The choice of contour $\Gamma$ is adapted from Zolotaryov's One-dimensional stable distributions p. 74-77. $(**)$ is crucial for me to derive the desired integral.

---

$(**)$ is valid for $x>0$, replace $x$ by $x^c$ ($c>1$), then apply $\int_0^\infty dx$ both sides (easily justified): $$\Gamma (\frac{1}{c})\Re \int_0^\infty {{{( - it)}^{ - 1/c}}\exp ( - {t^\alpha }{e^{i\varphi }})dt} = \Gamma \left( {\frac{{ - 1 + \alpha + c}}{{\alpha c}}} \right)\int_{ - \varphi /\alpha }^{\pi /2} {{{\mathcal{K}(\alpha,\varphi,\theta)}^{1 - \frac{ - 1 + \alpha + c}{\alpha c}}}d\theta } $$ Let $\beta = (1-c)/(\alpha c)$ (so $\beta < 0$), then LHS of above displayed equation equals $$\tag{1}\Gamma (1 + \alpha \beta )\frac{{\Gamma ( - \beta )}}{\alpha }\cos (\frac{\pi }{2}(1 + \alpha \beta ) + \varphi \beta )$$ while RHS is $$\tag{2} \Gamma \left( {1 - \beta + \alpha \beta} \right) \int_{ - \varphi /\alpha }^{\pi /2} {\frac{{{{ {\sin^{\alpha\beta} (\alpha \theta + \varphi )} }}{{\cos }^{(1 - \alpha )\beta}}((\alpha - 1)\theta + \varphi )}}{{{{\cos^\beta \theta }}}}d\theta } $$ We proved the equality $(1) = (2)$ under the following hypotheses:

• $0<\alpha<1, \beta<0, \alpha\beta>-1$
• $-\pi/2<\varphi<\pi/2$ such that all exponentials in $(2)$ has positive base throughout range of integration.

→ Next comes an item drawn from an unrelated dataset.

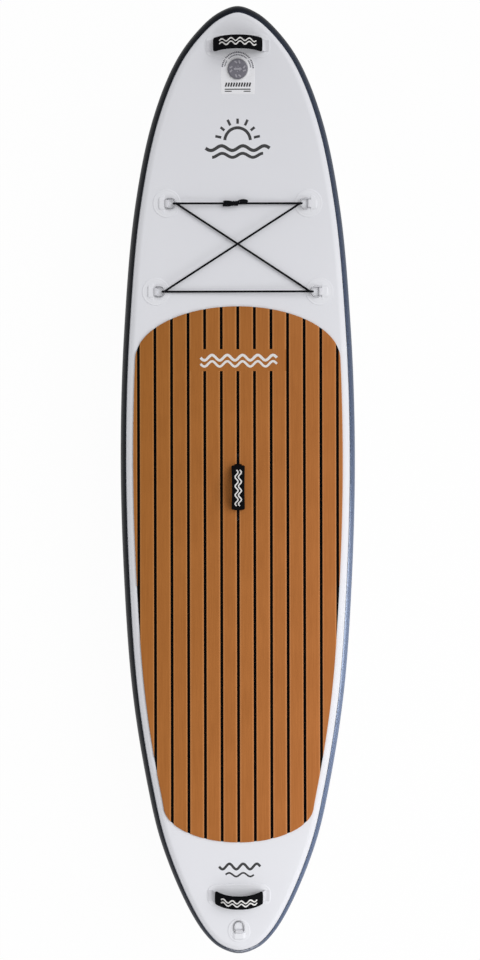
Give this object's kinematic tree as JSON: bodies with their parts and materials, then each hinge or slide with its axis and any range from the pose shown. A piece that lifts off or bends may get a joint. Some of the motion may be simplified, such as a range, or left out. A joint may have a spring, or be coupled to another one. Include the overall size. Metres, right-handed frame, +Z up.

In particular, this is true for $\varphi = \pi \alpha/2$, $$\begin{aligned}&\quad \int_{ - \pi /2}^{\pi /2} {\frac{{{{\sin }^{\alpha \beta }}(\alpha \theta + \frac{\pi }{2}\alpha ){{\cos }^{(1 - \alpha )\beta }}((\alpha - 1)\theta + \frac{\pi }{2}\alpha )}}{{{{(\cos \theta )}^\beta }}}d\theta } = \int_0^\pi {\frac{{{{\sin }^{\alpha \beta }}\alpha \theta {{\sin }^{(1 - \alpha )\beta }}((1 - \alpha )\theta ))}}{{{{\sin^\beta \theta } }}}d\theta } \\ & = \frac{{\Gamma (1 + \alpha \beta )}}{{\Gamma (1 - \beta + \alpha \beta )}}\frac{{\Gamma ( - \beta )}}{\alpha }\cos (\frac{\pi }{2} + \pi \alpha \beta )\end{aligned}$$ completing the proof.